- _COLLECTED DATA_:
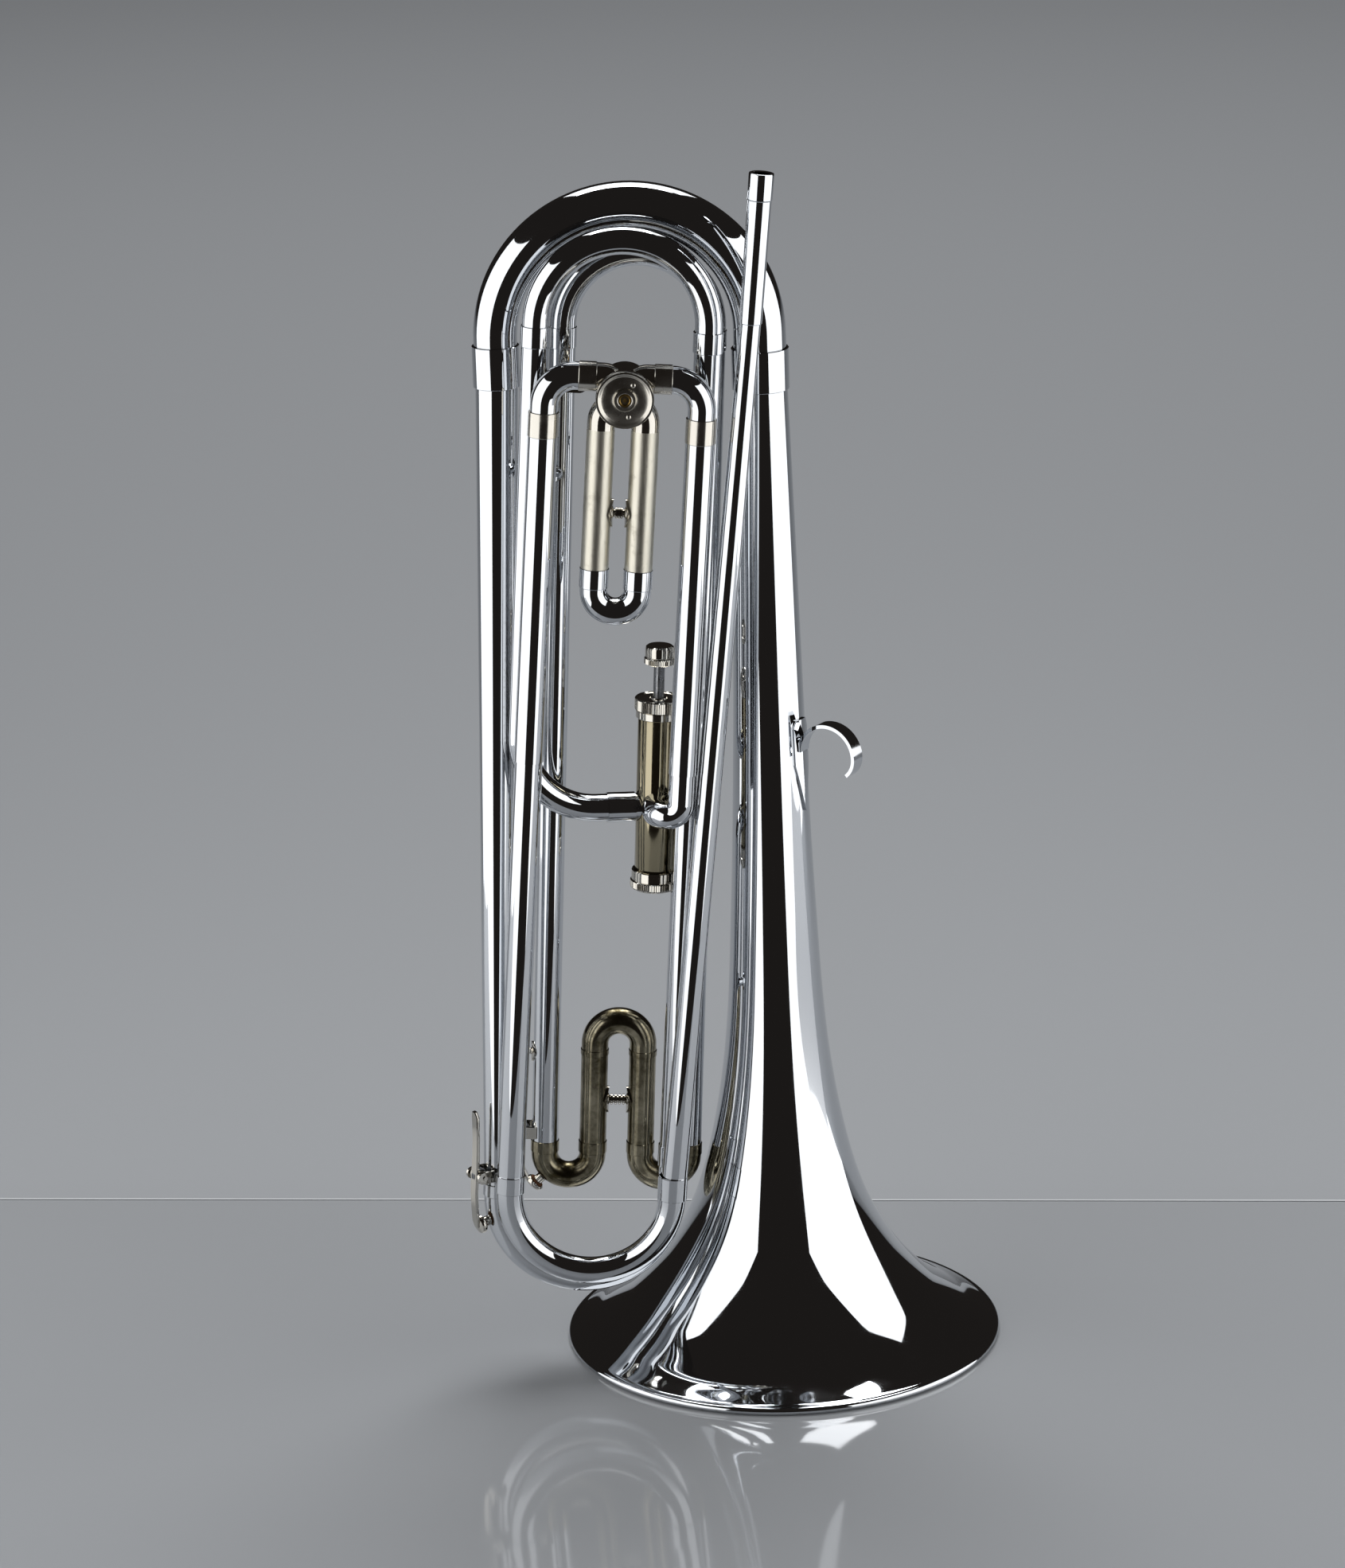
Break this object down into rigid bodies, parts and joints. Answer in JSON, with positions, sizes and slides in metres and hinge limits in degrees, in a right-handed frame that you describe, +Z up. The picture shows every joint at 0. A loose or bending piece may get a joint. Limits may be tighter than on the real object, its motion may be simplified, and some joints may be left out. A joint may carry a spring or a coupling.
{
  "type": "french horn bugle",
  "caption": "Chromed marching French horn bugle, bell down, with a piston valve, a rotary valve, pull slides and water keys.",
  "frame": {"origin": "centre of the bell mouth in the plane of its rim", "axes": "+Z up the bell axis towards the mouthpiece end, viewer and valve face at -Y, tubing at -X"},
  "size_m": [0.263, 0.216, 0.5955],
  "materials": {
    "chrome": "polished",
    "nickel-silver": "satin",
    "nickel": "tarnished",
    "brass": "satin",
    "cork": "matte",
    "felt": "matte",
    "steel": "satin"
  },
  "bodies": {
    "horn": {"bell": "chrome", "bell_rim_wire": "steel", "top_bow": "chrome", "branch_ferrules": "chrome", "branch_tube": "chrome", "rear_bottom_bow": "chrome", "rear_bow_ferrules": "chrome", "outlet_tube": "chrome", "tuning_right_tube": "chrome", "tuning_leg_ferrules": "chrome", "loop_top_bow": "chrome", "loop_ferrules": "nickel", "loop_left_tube": "chrome", "loop_right_tube": "chrome", "loop_riser_tube": "chrome", "loop_u_bends": "nickel", "loop_slide_sleeves": "nickel", "leadpipe": "chrome", "mouthpiece_receiver": "chrome", "front_bottom_bow": "chrome", "front_ferrules": "chrome", "front_left_tube": "chrome", "front_right_tube": "chrome", "front_sleeves": "chrome", "rotor_elbows": "chrome", "rotor_port_ferrules": "chrome", "piston_inlet_knuckle": "chrome", "rotor_casing": "nickel", "rotor_front_cap": "nickel", "rotor_front_bearing": "brass", "rotor_back_plate": "nickel", "stop_posts": "nickel", "stop_corks": "cork", "rotor_slide_sleeves": "nickel-silver", "piston_casing": "nickel", "piston_top_cap": "nickel", "piston_bottom_cap": "nickel", "piston_spring": "steel", "port_ferrules": "chrome", "finger_hook": "chrome", "slide_braces": "nickel", "tube_braces": "chrome", "water_key_mounts": "nickel"},
    "piston": {"piston": "nickel-silver", "piston_stem": "steel", "stem_felt": "felt", "finger_button": "nickel"},
    "rotor": {"rotor": "brass", "rotor_thumb_lever": "nickel"},
    "rotor_slide": {"rotor_slide_bow": "chrome", "rotor_slide_legs": "nickel-silver"},
    "loop_slide": {"loop_slide_bow": "nickel", "loop_slide_legs": "nickel-silver"},
    "tuning_slide": {"tuning_slide_bow": "chrome", "tuning_slide_legs": "nickel-silver"},
    "branch_key": {"branch_water_key": "nickel", "branch_water_key_cork": "cork"},
    "loop_key": {"loop_water_key": "nickel", "loop_water_key_cork": "cork"}
  },
  "joints": [
    {"name": "piston_stroke", "type": "slide", "parent": "horn", "child": "piston", "axis": [-0.0558, 0, -0.9984], "range_m": [0, 0.015], "stiffness_N_per_m": 160, "springref_m": -0.012, "deforming": ["piston_spring"]},
    {"name": "rotor_turn", "type": "hinge", "parent": "horn", "child": "rotor", "pos_m": [-0.06458, -0.038, 0.49218], "axis": [0, 1, 0], "range_deg": [0, 90]},
    {"name": "rotor_slide_pull", "type": "slide", "parent": "horn", "child": "rotor_slide", "axis": [-0.0785, 0, -0.9969], "range_m": [0, 0.05]},
    {"name": "loop_slide_pull", "type": "slide", "parent": "horn", "child": "loop_slide", "axis": [0.0558, 0, 0.9984], "range_m": [0, 0.04]},
    {"name": "tuning_slide_pull", "type": "slide", "parent": "horn", "child": "tuning_slide", "axis": [0.0698, 0, 0.9976], "range_m": [0, 0.055]},
    {"name": "branch_key_press", "type": "hinge", "parent": "horn", "child": "branch_key", "pos_m": [-0.14855, -0.03008, 0.0993], "axis": [-0.5754, 0.8169, 0.0402], "range_deg": [0, 12], "stiffness_Nm_per_rad": 0.05, "springref_deg": -20.05},
    {"name": "loop_key_press", "type": "hinge", "parent": "horn", "child": "loop_key", "pos_m": [-0.12742, 0.001, 0.11069], "axis": [0, 1, 0], "range_deg": [0, 12], "stiffness_Nm_per_rad": 0.05, "springref_deg": -20.05}
  ]
}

- _STATED EXERCISE_: Look for "bodies" and pull out every line that has it.

- _RESULT OF THIS TASK_:
Break this object down into rigid bodies, parts and joints. Answer in JSON, with positions, sizes and slides in metres and hinge limits in degrees, in a right-handed frame that you describe, +Z up. The picture shows every joint at 0. A loose or bending piece may get a joint. Limits may be tighter than on the real object, its motion may be simplified, and some joints may be left out. A joint may carry a spring or a coupling.
  "bodies": {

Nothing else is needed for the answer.